In a suicide, a person’s altered mental capacities may be the driving force behind the fatal act. At trial, those mental capacities may be irrelevant if a man tried to kill himself and failed–but succeeded in helping someone else die.
That’s the paradox Palm Coast resident Bruce Haughton and his defense lawyers may find themselves in when his case goes to trial–a double-suicide in the R Section that didn’t go as planned: Haughton’s girlfriend, Katherine Goddard, died, Haughton survived–and was arrested for “assisting in self-murder.” That is, for assisted suicide, which is illegal in Florida.
It is one of the more unusual and legally unpredictable cases of the year.
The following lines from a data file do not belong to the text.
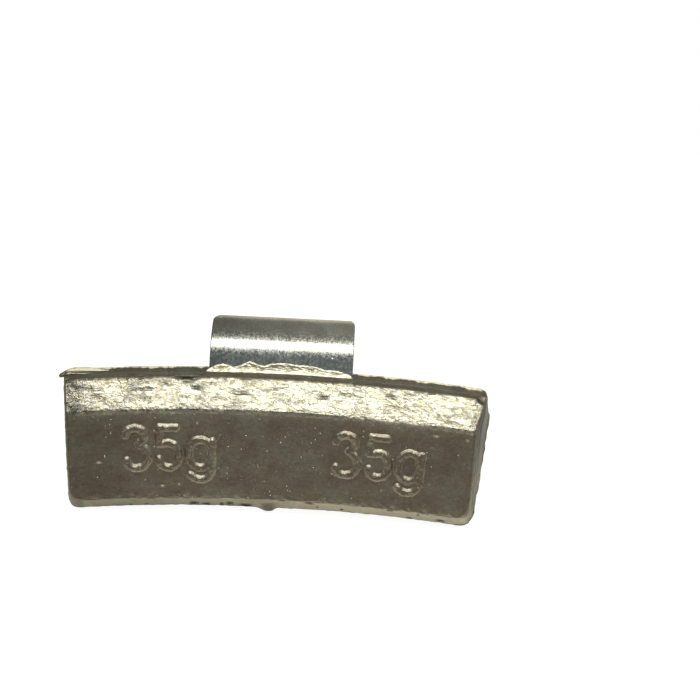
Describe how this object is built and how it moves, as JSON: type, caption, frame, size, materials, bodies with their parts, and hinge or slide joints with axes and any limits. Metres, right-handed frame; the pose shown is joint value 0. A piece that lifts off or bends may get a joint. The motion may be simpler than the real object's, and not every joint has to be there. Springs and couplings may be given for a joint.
{
  "type": "wheel balance weight",
  "caption": "Clip-on wheel balance weight: a curved cast lead bar with a bevelled front, on a plated spring-steel clip that hooks over a rim flange.",
  "frame": {"origin": "middle of the flat back face, half way up it on the plane of symmetry of the cast body", "axes": "+X along the rim, the long way of the body; +Y out of the flat back face, away from the viewer of a fitted weight; +Z away from the wheel's axle, the side of the clip. The axle lies along Y, 203.5 mm below the origin"},
  "size_m": [0.0458, 0.0129, 0.0213],
  "materials": {
    "cast_weight": "cast, dull metallic",
    "clip": "bright zinc plate"
  },
  "bodies": {
    "root": {"cast_weight": "cast_weight", "clip": "clip"}
  },
  "joints": []
}
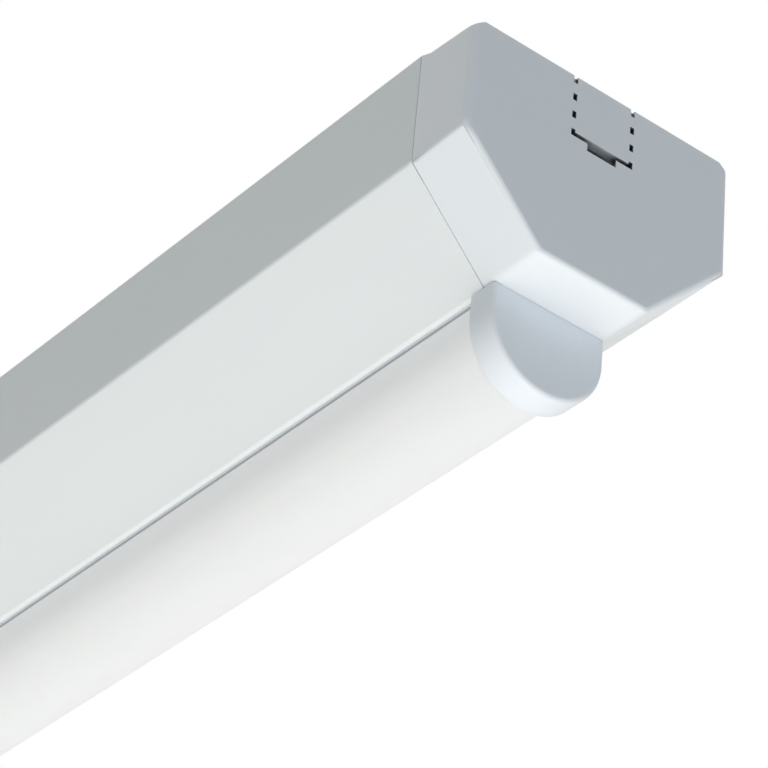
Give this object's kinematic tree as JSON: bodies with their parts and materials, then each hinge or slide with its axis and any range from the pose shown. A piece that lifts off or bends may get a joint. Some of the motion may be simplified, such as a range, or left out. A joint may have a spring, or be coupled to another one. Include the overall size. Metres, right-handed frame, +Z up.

But the defense’s attempt to illustrate Haughton’s altered mental state did not go well in court today, in a pre-trial before Circuit Judge Terence Perkins.
People who are suicidal “are not good decision-makers” and “are not fully engaged in reality,” said Stephen Bloomfield, a forensic psychologist based in Jacksonville. “They could be out of touch with reality,” and “so intent and tunnel-visioned on the act of suicide that nothing else matters.”
Bloomfield spoke those words and many more about the psychology of suicide and depression from the witness box. Haughton was sitting in shackles and in his orange Flagler County jail garb a few feet away, at the defense table. He’s been held at the jail since August 2017 on $100,000 bond.
Houghton allegedly planned the double-suicide with Goddard at her house on 29 Red Clover Lane the evening of June 30, 2017, after other failed attempts and some discussion of using a gun (Goddard said she wasn’t willing, he told authorities). They settled on using a car’s exhaust in a closed garage as the method. Haughton was apparently passed out in the front driver’s seat but still had a pulse when Goodard’s then-30-year-old daughter found them after returning from work. Goddard, 52, was in the passenger seat. She was dead of carbon monoxide poisoning.
Haughton was to go on trial on the second-degree felony charge next week. Rosemary Peoples, Haughton’s assistant public defender, brought in Bloomfield to testify today about Haughton’s mental state at the time of the alleged double-suicide, and to argue that Haughton could not have been in his right mind to kill Goddard, as the prosecution argues, even though the plan was for both of them to die. Haughton has never disputed his role, but the defense argues that both he and Goddard planned their end together.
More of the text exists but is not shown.